A start in the mailroom

Jay Stein was born to Samuel and Sylvia Stein in New York on June 17, 1937, and grew up mostly in Los Angeles. He studied political science at the University of California, Berkeley, before dropping out. He joined the California National Guard and met a bunkmate in basic training who worked in the mailroom at Revue Studios, which was owned by MCA. In October of 1959, Stein got a job in the mailroom, too. It was his introduction to the industry, giving him proximity to executives and stars like Cary Grant and Alfred Hitchcock.

Stein worked his way into the production office at MCA, which, by the early 1960s, owned Universal Studios and Universal Pictures, before being offered a chance to run the studio tour. If there wasn't a TV show or movie in production -- or, if no actor was seen -- the tour could be a bit of a letdown. To create a more consistent experience, Stein looked for ways to use empty parts of the lot to build attractions related to TV shows and movies that would create a guaranteed look at the moviemaking process -- or an approximation of it -- like creating a flash flood that threatened the tram that he had built on an unused portion of the lot.

Slowly, Stein turned the studio tour into a theme park, with attractions built around movies and TV shows like "Star Trek" and "The Incredible Hulk," a long-running live show based on "Conan the Barbarian" and a face-to-face encounter with King Kong that brought customers close enough to smell the banana on the ape's breath.

A breakthrough came when Stein heard about a shark movie being made by a young filmmaker named Steven Spielberg. Stein got one of the sharks from the production. The animatronic Great White gave his engineers as much trouble as it gave Spielberg on set. But, once they got it working, it was a revelation, both for Stein and Spielberg, who became Universal's marquee theme-park collaborator.

"When they built the Jaws ride, I learned a big lesson," Spielberg said in the "Epic Ride: The Story of Universal Theme Parks" documentary series, "and that is if an audience really wants to participate in something and get really emotionally involved, they are going to suspend their disbelief."

Moving in on Disney

Stein, who eventually became chairman and chief executive of MCA Recreation Services Group, grew his mandate beyond the studio lot. He secured the rights for MCA to operate a variety of businesses for the National Park Service, including tours of the National Mall in Washington, D.C. He also won the concessions contract for Yosemite National Park, which included operating hotels, campgrounds and ski lifts.

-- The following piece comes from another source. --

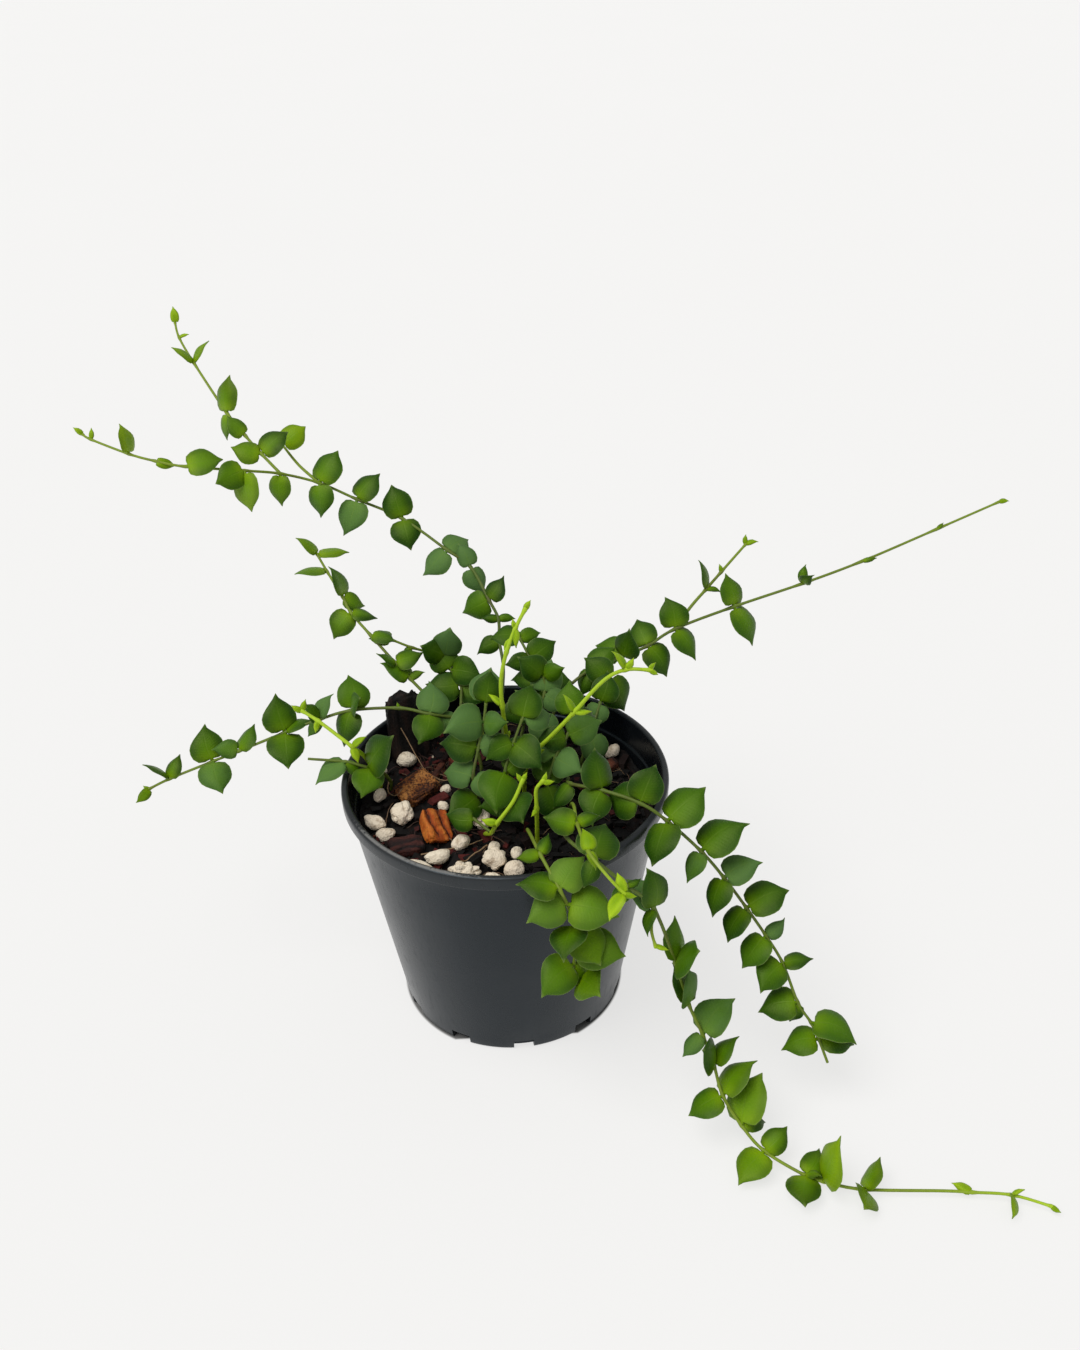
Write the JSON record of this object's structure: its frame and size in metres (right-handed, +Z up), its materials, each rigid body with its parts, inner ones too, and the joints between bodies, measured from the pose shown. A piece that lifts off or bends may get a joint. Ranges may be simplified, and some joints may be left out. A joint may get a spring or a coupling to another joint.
{
  "type": "potted trailing heart-leaf plant",
  "caption": "Small climbing plant with fleshy heart-shaped leaves in opposite pairs on thin vines, rising from bark mix in a tapered nursery pot and trailing over its rim",
  "frame": {"origin": "centre of the pot's flat underside, on the surface that the pot stands on", "axes": "+Z is up along the pot's axis; -Y is the front, the side with the short hanging vine; +X is to the right, where the long vines trail"},
  "size_m": [0.3355, 0.3043, 0.1852],
  "materials": {
    "pot_plastic": "satin charcoal-black moulded plastic with pale scuffs at the rim",
    "potting_mix": "damp, very dark brown, crumbly mix of fine bark and fibre, matte",
    "perlite": "porous cream-white grains, matte, dirty brown in the hollows",
    "orange_bark": "ridged orange-brown pine bark, matte",
    "dark_bark": "ridged dark maroon and black bark, matte",
    "husk": "fibrous brown coconut husk, matte",
    "mature_leaf": "thick waxy dark green leaves, soft sheen, paler midrib and edge",
    "young_leaf": "thick waxy mid green leaves, yellow-green near the stalk, soft sheen",
    "lime_shoot": "soft fleshy yellow-green young shoots, satin"
  },
  "bodies": {
    "root": {"pot": "pot_plastic", "potting_mix": "potting_mix", "perlite_01": "perlite", "perlite_02": "perlite", "perlite_03": "perlite", "perlite_04": "perlite", "perlite_05": "perlite", "perlite_06": "perlite", "perlite_07": "perlite", "perlite_08": "perlite", "perlite_09": "perlite", "perlite_10": "perlite", "perlite_11": "perlite", "perlite_12": "perlite", "perlite_13": "perlite", "perlite_14": "perlite", "perlite_15": "perlite", "perlite_16": "perlite", "perlite_17": "perlite", "perlite_18": "perlite", "perlite_19": "perlite", "orange_bark_chip": "orange_bark", "maroon_bark_chip": "dark_bark", "husk_chip": "husk", "red_bark_stick": "dark_bark", "broken_bark_stick": "dark_bark", "right_bark_chip": "dark_bark", "back_bark_chip": "dark_bark", "standing_bark_chip": "dark_bark", "upper_left_vine": "mature_leaf", "short_left_vine": "young_leaf", "far_left_sprig": "young_leaf", "left_vine": "young_leaf", "rim_shoot": "young_leaf", "lime_left_shoot": "lime_shoot", "upper_right_vine": "young_leaf", "right_trailing_vine": "young_leaf", "long_trailing_vine": "young_leaf", "front_hanging_vine": "young_leaf", "front_rim_sprig": "young_leaf", "lime_tall_shoot": "lime_shoot", "lime_leaning_shoot": "lime_shoot", "lime_front_shoot": "lime_shoot", "lime_curled_shoot": "lime_shoot", "crown_left_sprig": "mature_leaf", "crown_front_sprig": "mature_leaf", "crown_middle_sprig": "mature_leaf", "crown_back_sprig": "mature_leaf", "crown_right_sprig": "mature_leaf", "crown_far_right_sprig": "mature_leaf", "crown_far_left_sprig": "mature_leaf"}
  },
  "joints": []
}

"He could see things happening in places that other people couldn't quite see," Gennawey said in an interview. "He could see how, for instance, Yosemite is the equivalent of a theme park."

In 1981, Stein pitched Paramount on partnering on a Florida park while Michael Eisner was at the studio. Later, when Eisner was chief executive at Disney, Stein accused the company of stealing Universal's idea for USF and using it to build Disney-MGM Studios Theme Park (now Disney's Hollywood Studios) at Disney World, a claim Disney and Eisner rejected.

Stein said Disney lifted so many of their ideas that they had to redesign the whole park. Ron Bension, who worked closely with Stein and succeeded him in running Universal's parks business in the '90s, said that the fact that Stein was able to sell the idea for a Florida park not just to the company, but investors, then stick with it for more than a decade to get it open, says a lot about what made Stein successful.

"That kind of tenacity and attention to detail and creativity and ability to pivot and stay the course over 10 years, 12 years, and then succeed and prove that he was right, is just incredible," he said. "Very few people have that kind of patience or drive."

Stein's survivors include his wife, Connie Stein, his son, Gary, and his daughter, Darolyn Bellemeur.

Relentless Drive

Stein didn't have the resources or staff that Disney had. While Disney had an army of its famous Imagineers to develop rides and attractions, Stein had a small staff and outside vendors. Tom Williams -- who worked with Stein for years and later ran Universal's parks business -- said Stein knew how to drive people to create amazing things.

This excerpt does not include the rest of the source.